I hope that 2012 will hold many fascinating reading adventures for all of you, whatever your interests. Don’t forget to support your local library. As the Gawain scribe would have written, Happy Nw Yere!



OK, that was entertaining. But I’m still waiting for the UWS authoritative thesis on Beowulf — or at least explaining its significance to us ot the “hoi polloi” who otherwise would have no clue.
By: La Boheme on January 6, 2012
at 11:10 am
Boy, you really have a thing about this. Sometimes I’d swear you were a lawyer, and not the Post-Impressionist-Revisionist painter I know you to be. I know that when they see these Beowulf-baiting notes of yours, the REST of the UWS readership is wailing, “PLEASE don’t egg him on to subject us to more blather about ancient languages.

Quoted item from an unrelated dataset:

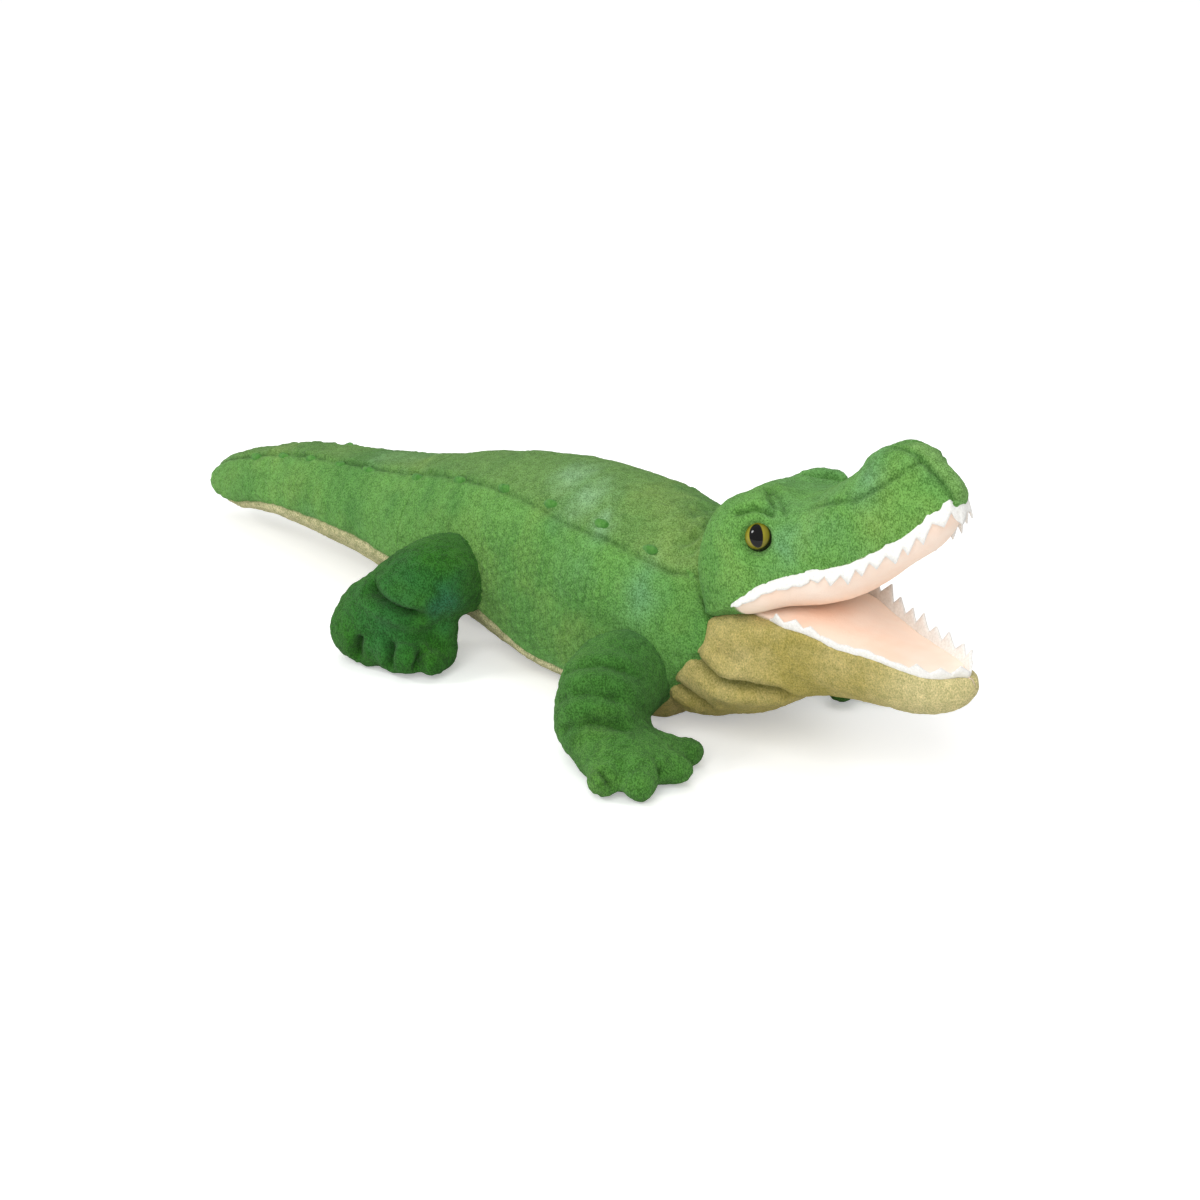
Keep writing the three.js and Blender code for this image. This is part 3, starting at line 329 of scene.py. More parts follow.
TRUNK = [(-255.5, 1, 19.6, 18.6, 17.4), (-254.5, 2.8, 21.6, 18.6, 15.8),
    (-251.5, 5.6, 25, 19.8, 14.4), (-246, 9.2, 30, 21.4, 12.4), (-238, 12.4, 35, 23.2, 11.4),
    (-225, 15, 41, 25.8, 11.2), (-210, 17, 46.2, 28.6, 12.8), (-187, 19.6, 53.4, 32.2, 14.6),
    (-163, 22.2, 59.4, 35.4, 15.2), (-139, 24.8, 63, 37.8, 14.2), (-116, 27.4, 67.2, 39, 12.6),
    (-94, 30.4, 71.4, 39.8, 9.6), (-65, 35.6, 78, 41.4, 5.6), (-35, 38.6, 87, 44.4, 2.6),
    (-2, 40.6, 95, 47.2, 0.6), (32, 43.2, 99.2, 49.2, 0.2), (66, 44, 100.2, 49.8, 0.2),
    (92, 43.2, 95.6, 49, 0.2), (110, 41.4, 90.6, 48, 0.4), (128, 39, 88.4, 47, 4.5),
    (150, 36, 87, 46, 9)]
HEAD = [(104, 31, 86, 56, 30), (112, 34, 91.5, 57, 35), (118, 36.6, 98, 58, 40),
    (127, 38.2, 107.8, 62, 54), (136, 38.6, 115.6, 66, 60.5), (146, 38, 119.2, 72, 66.4),
    (157, 36.6, 120.4, 80.9, 69.6), (168, 33.2, 121.4, 89.7, 72.2), (180, 29.4, 127.4, 96.7, 75.4),
    (192, 25.9, 136.8, 102.6, 80.8), (203, 23.2, 146.4, 107.4, 88.8),
    (213, 20.8, 152.8, 113.7, 97.6), (222, 18.6, 153.8, 119.6, 104.8),
    (230, 15.6, 151.4, 125.2, 111.4), (236, 11.6, 148.4, 130.8, 119), (241, 7.2, 145, 135.2, 127.6),
    (244, 3.6, 142.2, 137.8, 134.4)]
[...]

We get enough already.” It gives me an idea. I’ve always said that this blog would remain free of commercialization and advertising, but that doesn’t mean I can’t make money by other means. I think I’ll solicit pledges from the other readers, asking how much they’d pay for me NOT to write a thesis about The Importance of Reading Beowulf, and then give you an opportunity MATCH their dollars/pounds/Euros/Wombats (the Australian dollar). (I’ll have to deal with currency exchange from my faithful readers abroad.)

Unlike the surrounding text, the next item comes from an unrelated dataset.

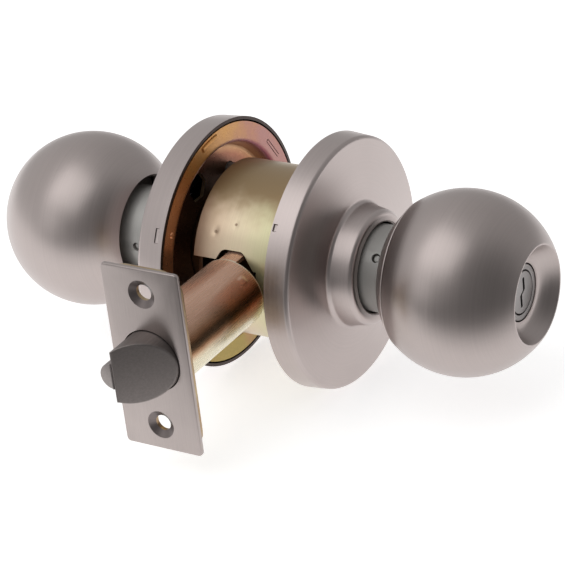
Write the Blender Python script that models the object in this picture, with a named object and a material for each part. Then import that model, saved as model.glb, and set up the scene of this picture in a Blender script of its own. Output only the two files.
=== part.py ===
"""Cylindrical door knob set: two ball knobs, two roses, chassis drum and spring latch, as fitted in a door.

Metres, +Z up. The knobs turn about Y (the keyed outside knob is at -Y), the latch slides along X
(its bolt points to -X), and the origin is where those two axes cross, in the middle of the door.
"""
import math

import bmesh
import bpy
from mathutils import Matrix, Vector

# Fits between pieces
CLEARANCE = 0.0003          # between pieces that touch or slide on each other
SEAM = 0.0003               # between pieces that are screwed or pressed together
CUT_PAST = 0.002            # how far a cutting tool passes what it cuts

# Edge rounds and bends, by their outer radius
FINE_EDGE = 0.0004
SOFT_EDGE = 0.0008
SHEET_BEND = 0.0014
WIDE_BEND = 0.0020

# Necks, spindles and the bearings they turn in
DOOR_THICKNESS = 0.035
NECK_RADIUS = 0.0129
NECK_WALL = 0.0015
NECK_GAP = 0.0006           # round the neck in the rose's hub
NECK_FLANGE_WALL = 0.0016
NECK_FLANGE_OFFSET = 0.0040  # behind the ball's centre
SPINDLE_WALL = 0.0012
SPINDLE_SETBACK = 0.0040    # behind the neck's flange
BEARING_WALL = 0.0031
BEARING_FLANGE_WALL = 0.0016

# Screws and drum, outwards from the bearings
SCREW_RADIUS = 0.0022
SCREW_HEAD_RADIUS = 0.0040
SCREW_HEAD_HEIGHT = 0.0016
SCREW_TO_BEARING = 0.0030   # between a screw's head and the bearing sleeve
SCREW_TO_DRUM = 0.0011      # between a screw's shank and the drum's wall
SCREW_TIP_SETBACK = 0.0005  # inside the boss that holds it
SCREW_ANGLE = 60.0          # degrees, from +X towards +Z, of the upper screw
BOSS_WALL = 0.0011
BOSS_HEIGHT = 0.0040
DRUM_WALL = 0.0012
DRUM_INSET = 0.0035         # the drum's ends lie this far inside the door
DRUM_ROOM = 0.0010          # round the drum in the door's bore

# Mounting plates, outwards from the door's bore
PLATE_WALL = 0.0012
RECESS_LAP = 0.0020         # the recess's floor passes the bore by this
RECESS_SLOPE = 0.0015       # width of the recess's sloping side
PLATE_FLANGE = 0.0060
PLATE_ROOM = 0.0005         # round the plate in its rose
HEAD_ROOM = 0.0006          # from the screw heads to the front of the rose's rim
HEXAGON_ACROSS = 0.0078
HEXAGON_ANGLE = 108.0       # degrees, from +X towards +Z
PLATE_SLIT_LENGTH = 0.0088
PLATE_SLIT_WIDTH = 0.0012
PLATE_SLIT_ANGLE = 34.0

# Roses
ROSE_WALL = 0.001
ROSE_TAPER = 0.0006         # how much smaller the rim is at its front
ROSE_CROWN = 0.0016         # how far the face rises from its rim to the hub
OUTSIDE_RIM_DEPTH = 0.0073
INSIDE_RIM_DEPTH = 0.0087
HUB_HEIGHT = 0.0076         # from the crown to the hub's lip
HUB_TAPER = 0.0014          # how much wider the hub is at its base
HUB_LIP_WIDTH = 0.0033
HUB_LIP_DEPTH = 0.0022
HUB_BEND = 0.0024           # of the hub's shoulder
HUB_FOOT_BEND = 0.0016
LIP_ROOM = 0.0022           # from the bearing sleeve to the lip of the outside rose
RIM_SLOT_WIDTH = 0.0013
RIM_SLOT_LENGTH = 0.0044
INSIDE_SLOT_PLACE = 0.0022  # door face to the slot's middle
OUTSIDE_SLOT_PLACE = 0.0010
INSIDE_SLOT_ANGLE = 152.0   # degrees, from +X towards +Z
OUTSIDE_SLOT_ANGLE = 140.0

# Ball knobs
BALL_RADIUS = 0.027
BALL_WALL = 0.0012
OUTSIDE_STANDOFF = 0.0063   # rose's lip to the ball's back edge
INSIDE_STANDOFF = 0.0117
DISH_RADIUS = 0.0144        # rim of the hollow in the knob's face
DISH_DEPTH = 0.0050
DISH_RIM_BEND = 0.0006
DISH_KNEE = 0.0022          # the dish's side meets its floor this far inside the rim
DISH_KNEE_HEIGHT = 0.0020   # above the cylinder's face
BACK_OPENING_GAP = 0.0037   # round the neck in the ball's back
BACK_RING_WIDTH = 0.0058    # of the flatter ring on the outside ball's back
BACK_RING_FOOT = 0.0018     # width of its edge on the ball
BACK_RING_SINK = 0.0010     # its inner edge lies this far inside the ball's surface

# Catches that hold the knobs
CATCH_RADIUS = 0.0011
CATCH_SINK = 0.0007         # the tip lies this far under the neck's surface
CATCH_HEAD_RADIUS = 0.0021
CATCH_HEAD_HEIGHT = 0.0005
OUTSIDE_CATCH_OFFSET = 0.0209  # door face to catch
INSIDE_CATCH_OFFSET = 0.0260
OUTSIDE_CATCH_ANGLE = 42.0  # degrees from the latch side up towards +Z
INSIDE_CATCH_ANGLE = 1.0

# Key cylinder and turn button
PLUG_RADIUS = 0.0062
CYLINDER_WALL = 0.0017
CYLINDER_LENGTH = 0.0265
CYLINDER_SHOULDER = 0.0016  # width of the shoulder behind the dish
CYLINDER_SHOULDER_LENGTH = 0.0030
KEYWAY_WIDTH = 0.0011
KEYWAY_HEIGHT = 0.0084
KEYWAY_DEPTH = 0.0120
PIN_HOUSING_WIDTH = 0.0088
PIN_HOUSING_HEIGHT = 0.0128
PIN_HOUSING_CORNER = 0.0012
PIN_HOUSING_SETBACK = 0.0010  # behind the shoulder
BAR_WIDTH = 0.0044          # tailpiece and button rod
BAR_THICKNESS = 0.0014
BUTTON_STEM_WALL = 0.0009   # round the rod's width
BUTTON_BUSHING_LENGTH = 0.0050
BUTTON_BASE_HEIGHT = 0.0016
BUTTON_GRIP_HEIGHT = 0.0068
BUTTON_GRIP_LENGTH = 0.0128
BUTTON_GRIP_WIDTH = 0.0034
CAM_TO_SHOULDER = 0.0023    # from the spindle's tabs to the lock cam
CAM_THICKNESS = 0.0030
CAM_ROOM = 0.0013           # round the cam in the spindle
CAM_END_WIDTH = 0.0060
CAM_WAIST = 0.0088
CAM_CORNER = 0.0010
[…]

Hmmm …. well, maybe not, because then if I ever DID have a great idea about the poem, I’d be precluded from writing it, or I’d have to give back the money — which, considering the declining value of all currency against gold might not be a bad exchange. Well, we’ll see.

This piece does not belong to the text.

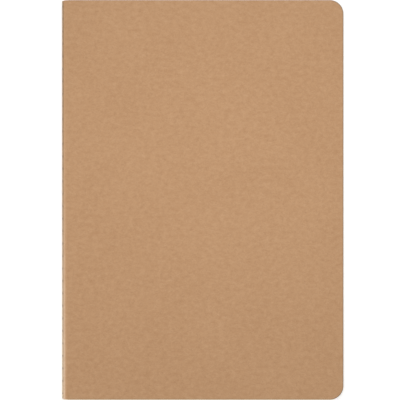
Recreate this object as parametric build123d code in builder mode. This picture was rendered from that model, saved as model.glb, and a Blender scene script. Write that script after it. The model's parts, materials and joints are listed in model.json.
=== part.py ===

By: Brad Nixon on January 6, 2012
at 4:49 pm
Perhaps you could do something non-lawyerly, and make it a VERY BRIEF explanation. Shorter than Cliff’s Notes, for sure. One or two sentences, just to distill the essence. Now you’ve really got my curiosity piqued, as it seems you want to hold onto the secret. You sly fox.
By: La Boheme on January 10, 2012
at 10:25 am
I loved all the background material you included, and spent at least an hour reading through this. Perhaps I will check the local library for the Borroff version. You do have a talent for whetting the appetite for great literature. Thanks!